::: Data for processing

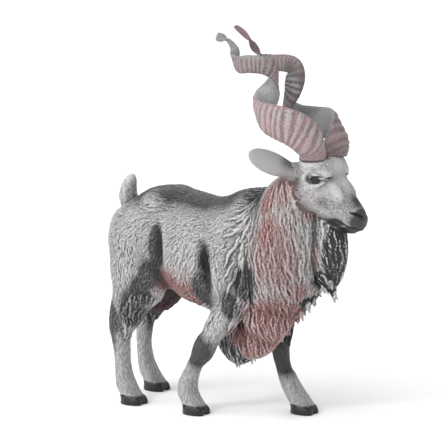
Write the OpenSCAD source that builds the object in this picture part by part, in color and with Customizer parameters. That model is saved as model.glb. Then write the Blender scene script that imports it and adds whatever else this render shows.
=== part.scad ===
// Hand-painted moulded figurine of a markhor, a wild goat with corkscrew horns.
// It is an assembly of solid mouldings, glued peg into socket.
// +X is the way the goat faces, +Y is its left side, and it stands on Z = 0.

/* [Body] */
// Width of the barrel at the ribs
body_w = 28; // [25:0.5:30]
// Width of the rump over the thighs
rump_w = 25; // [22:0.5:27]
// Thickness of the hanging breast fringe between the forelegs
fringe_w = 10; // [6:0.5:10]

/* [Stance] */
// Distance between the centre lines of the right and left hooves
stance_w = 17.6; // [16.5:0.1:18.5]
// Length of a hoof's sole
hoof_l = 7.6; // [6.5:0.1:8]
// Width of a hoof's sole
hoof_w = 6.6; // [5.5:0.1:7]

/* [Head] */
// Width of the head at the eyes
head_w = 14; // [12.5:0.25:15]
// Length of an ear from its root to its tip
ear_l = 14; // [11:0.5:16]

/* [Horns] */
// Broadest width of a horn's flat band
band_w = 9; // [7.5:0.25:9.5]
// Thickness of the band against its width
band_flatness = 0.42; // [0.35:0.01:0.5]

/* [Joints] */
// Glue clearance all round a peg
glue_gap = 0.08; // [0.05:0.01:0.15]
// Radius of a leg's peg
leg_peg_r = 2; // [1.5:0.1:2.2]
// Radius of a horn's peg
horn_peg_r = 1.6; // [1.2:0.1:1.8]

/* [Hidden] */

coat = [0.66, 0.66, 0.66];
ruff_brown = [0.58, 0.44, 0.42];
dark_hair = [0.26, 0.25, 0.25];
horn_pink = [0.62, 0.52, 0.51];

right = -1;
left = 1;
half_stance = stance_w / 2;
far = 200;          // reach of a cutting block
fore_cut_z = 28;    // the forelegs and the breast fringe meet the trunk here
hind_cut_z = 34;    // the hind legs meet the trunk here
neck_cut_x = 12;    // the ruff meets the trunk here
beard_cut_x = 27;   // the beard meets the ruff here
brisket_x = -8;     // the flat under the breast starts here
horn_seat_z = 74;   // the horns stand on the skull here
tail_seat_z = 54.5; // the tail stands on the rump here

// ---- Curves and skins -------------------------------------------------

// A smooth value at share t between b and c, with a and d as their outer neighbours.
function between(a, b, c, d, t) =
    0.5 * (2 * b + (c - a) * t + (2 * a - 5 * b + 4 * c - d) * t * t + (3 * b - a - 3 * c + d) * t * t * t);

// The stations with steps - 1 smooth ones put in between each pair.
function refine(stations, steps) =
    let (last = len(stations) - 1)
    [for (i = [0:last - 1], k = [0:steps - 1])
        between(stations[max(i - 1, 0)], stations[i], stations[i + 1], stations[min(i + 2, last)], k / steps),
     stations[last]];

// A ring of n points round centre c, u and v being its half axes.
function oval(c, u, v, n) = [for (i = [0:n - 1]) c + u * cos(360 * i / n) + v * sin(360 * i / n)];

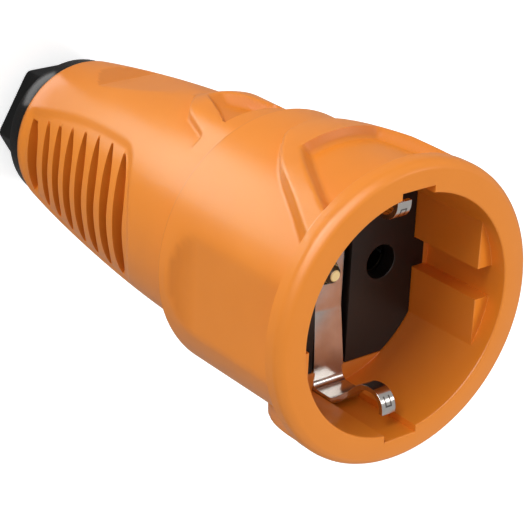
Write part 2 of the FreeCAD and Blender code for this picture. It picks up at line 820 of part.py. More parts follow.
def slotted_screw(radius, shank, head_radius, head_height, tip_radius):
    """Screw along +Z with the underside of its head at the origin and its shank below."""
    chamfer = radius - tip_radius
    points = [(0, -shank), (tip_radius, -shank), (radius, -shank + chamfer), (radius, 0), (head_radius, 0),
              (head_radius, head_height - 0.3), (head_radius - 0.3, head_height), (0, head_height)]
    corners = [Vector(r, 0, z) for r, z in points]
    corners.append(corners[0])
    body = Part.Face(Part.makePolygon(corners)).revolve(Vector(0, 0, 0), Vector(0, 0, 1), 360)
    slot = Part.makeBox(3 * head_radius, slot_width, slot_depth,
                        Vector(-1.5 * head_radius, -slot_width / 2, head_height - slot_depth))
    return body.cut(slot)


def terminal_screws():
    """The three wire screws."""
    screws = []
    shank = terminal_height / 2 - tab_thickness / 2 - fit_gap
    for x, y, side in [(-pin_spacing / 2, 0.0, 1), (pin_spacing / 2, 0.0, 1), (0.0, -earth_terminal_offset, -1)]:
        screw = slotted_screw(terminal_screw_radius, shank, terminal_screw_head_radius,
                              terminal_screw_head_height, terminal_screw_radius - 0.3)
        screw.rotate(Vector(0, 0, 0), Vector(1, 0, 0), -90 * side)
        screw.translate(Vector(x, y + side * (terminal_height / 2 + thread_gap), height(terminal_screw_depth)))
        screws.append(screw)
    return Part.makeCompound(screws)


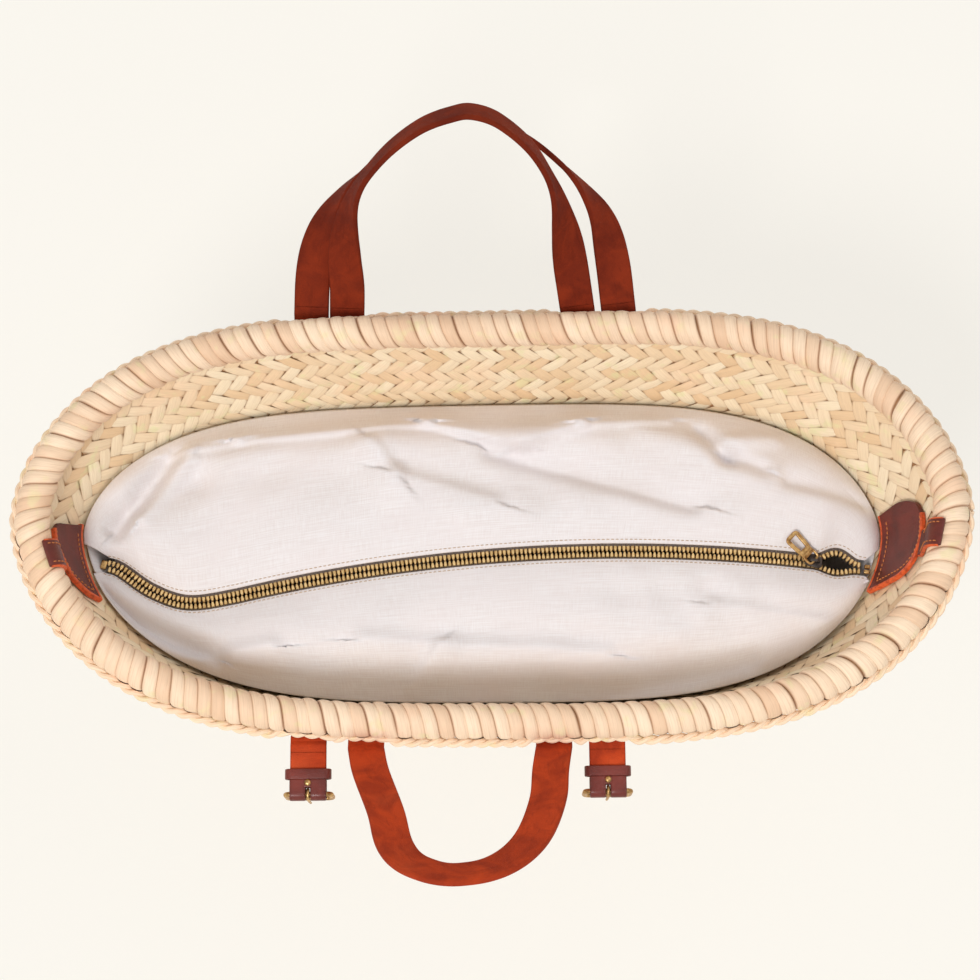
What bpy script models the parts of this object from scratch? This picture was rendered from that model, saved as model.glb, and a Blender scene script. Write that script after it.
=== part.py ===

::::::

Task requirements: Repeat word for word every line from the one that holds "What bpy script" to the end. Both ends count.

Solution to the problem:
What bpy script models the parts of this object from scratch? This picture was rendered from that model, saved as model.glb, and a Blender scene script. Write that script after it.
=== part.py ===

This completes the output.